Apesar de não ter uma consagração constitucional expressa este princípio constitui um parâmetro jurídico de vinculação da administração pública.

Em suma, poderemos abreviar o Princípio da Precaução, em sete ideias chave:

1)   Perante a ameaça de danos sérios ao ambiente, ainda que não existam provas científicas que estabeleçam um nexo causal entre uma actividade e os seus efeitos, devem ser tomadas as medidas necessárias para impedir a sua ocorrência.

2)   A inversão do ónus da prova, cabendo àquele que pretende exercer uma dada actividade ou desenvolver uma nova técnica, demonstrar que os riscos a ela associados são aceitáveis.

3)   Uma visão da realidade dos factos parcial, In dubio pro ambiente ou In dubio contra projectum.

4)   Concessão de espaço de manobra ao ambiente, reconhecendo que os limites da tolerância ambiental não devem ser forçados, ainda menos, transgredidos.

5)   Exigência de desenvolvimento e introdução das melhores técnicas disponíveis.

6)   A preservação de áreas e reservas naturais e a protecção das espécies.

7)   Promoção e desenvolvimento da investigação científica e realização de estudos completos e exaustivos sobre os efeitos e riscos de uma dada actividade.


BIBLIOGRAFIA:

ARAGÃO, Alexandra. A Prevenção de Riscos em Estado de Direito Ambiental na União Europeia.

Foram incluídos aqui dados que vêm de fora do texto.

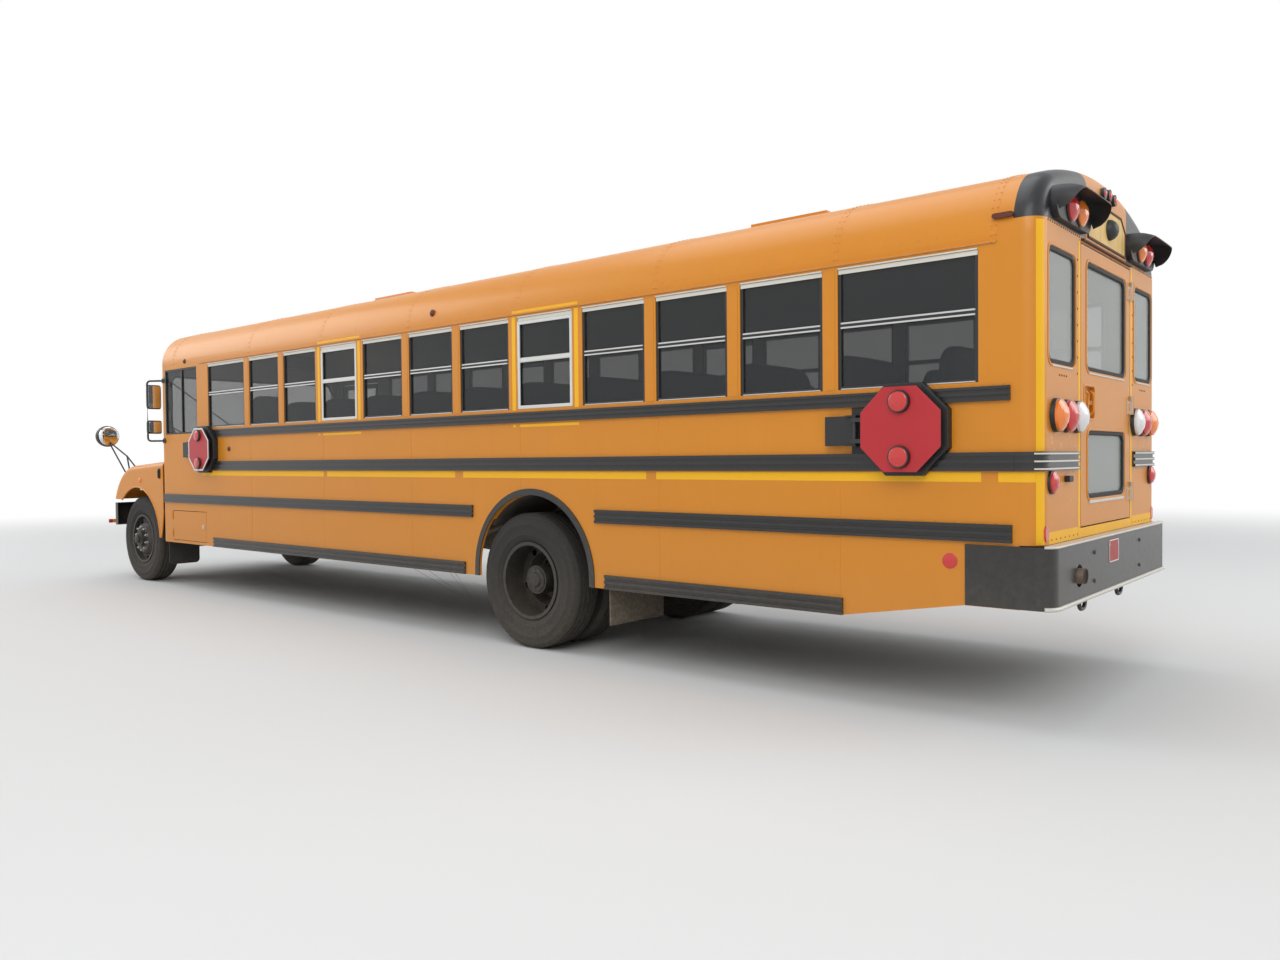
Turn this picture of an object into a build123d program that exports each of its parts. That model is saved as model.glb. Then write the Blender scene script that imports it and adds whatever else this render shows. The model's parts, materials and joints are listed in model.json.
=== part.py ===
# Long school bus with its engine ahead of the cab.
# A steel coach body on a ladder frame, a tilting nose, twin rear wheels.
# Millimetres. +X is forward, +Y is the driver's side, +Z is up.
# The origin is on the ground, in the middle of the overall length and width.
from build123d import *
import os
from math import atan2, cos, radians, sin, sqrt, tan

os.makedirs("parts", exist_ok=True)

# Overall plan: distances from the rear axle
WHEELBASE = 7010
BODY_TAIL = 3830
BODY_NOSE = 6250
REAR_REACH = 3990
FRONT_REACH = 7985
REAR_AXLE_X = (REAR_REACH - FRONT_REACH) / 2
FRONT_AXLE_X = REAR_AXLE_X + WHEELBASE
TAIL_X = REAR_AXLE_X - BODY_TAIL
NOSE_X = REAR_AXLE_X + BODY_NOSE
FRONT_BOW = 190

# Body section
SKIN_Y = 1207
WALL = 45
SKIRT_WALL = 20
SKIRT_Z = 530
FLOOR_Z = 1030
FLOOR_THICK = 45
SPRING_Z = 2600
ROOF_Z = 3100
EAVE_R = 370
END_R = 100
CAP_SEAM_Z = 2670
TAIL_WRAP = 110
REAR_CAP_SEAM = BODY_TAIL - 240
FRONT_CAP_SEAM = BODY_NOSE - 330
SEAT_GAP = 0.3
KNUCKLE_LONG = 28

# Side windows
WINDOW_SILL_Z = 1840
WINDOW_HEAD_Z = 2538
WINDOW_PITCH = 685
WINDOW_WIDTH = 585
WINDOW_ROW_START = -2583
WINDOW_ROW_COUNT = 10
FRAME_BAR = 20
FRAME_DEPTH = 28
FRAME_INSET = 6
SASH_Z = 2215
PANE = 6

# Wheel openings in the body sides
REAR_ARCH_R = 605
REAR_ARCH_SHIFT = -75
REAR_ARCH_Z = 580
ARCH_TRIM = 48
TAIL_RISE_FROM = -2715
TAIL_RISE_TO = -3430
TAIL_SKIRT_Z = 651

# Wheels and tyres
TYRE_R = 522
TYRE_W = 275
BEAD_R = 286
RIM_LIP_R = 299
FRONT_TRACK_Y = 1010
TWIN_OUTER_Y = 1047
TWIN_INNER_Y = 717
KINGPIN_Y = 850
HUB_R = 95
SPINDLE_R = 40
RUNNING_GAP = 0.5
DRUM_R = 190
TIE_ROD_BACK = 190
TIE_ROD_Z = TYRE_R - 78 - 36.3
GRILLE_BARS = 6

# Ladder frame
RAIL_OUT_Y = 432
RAIL_FLANGE = 75
RAIL_STEEL = 9
RAIL_TOP_Z = 930
RAIL_DEPTH = 250
RAIL_REAR = -3887
RAIL_FRONT = 7560
SILL_DEPTH = FLOOR_Z - FLOOR_THICK - RAIL_TOP_Z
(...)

ANTUNES, Tiago. O Ambiente entre o Direito e a Técnica.

CANOTILHO, José Joaquim Gomes. Privatismo, Associativismo e Publicismo na Justiça Administrativa do Ambiente ( As incertezas do contencioso ambiental). Revista de Jurisdição e Jurisprudência.

CANOTILHO, José Joaquim Gomes. Introdução ao Direito do Ambiente.

GOMES, Carla Amado. Introdução ao Direito do Ambiente.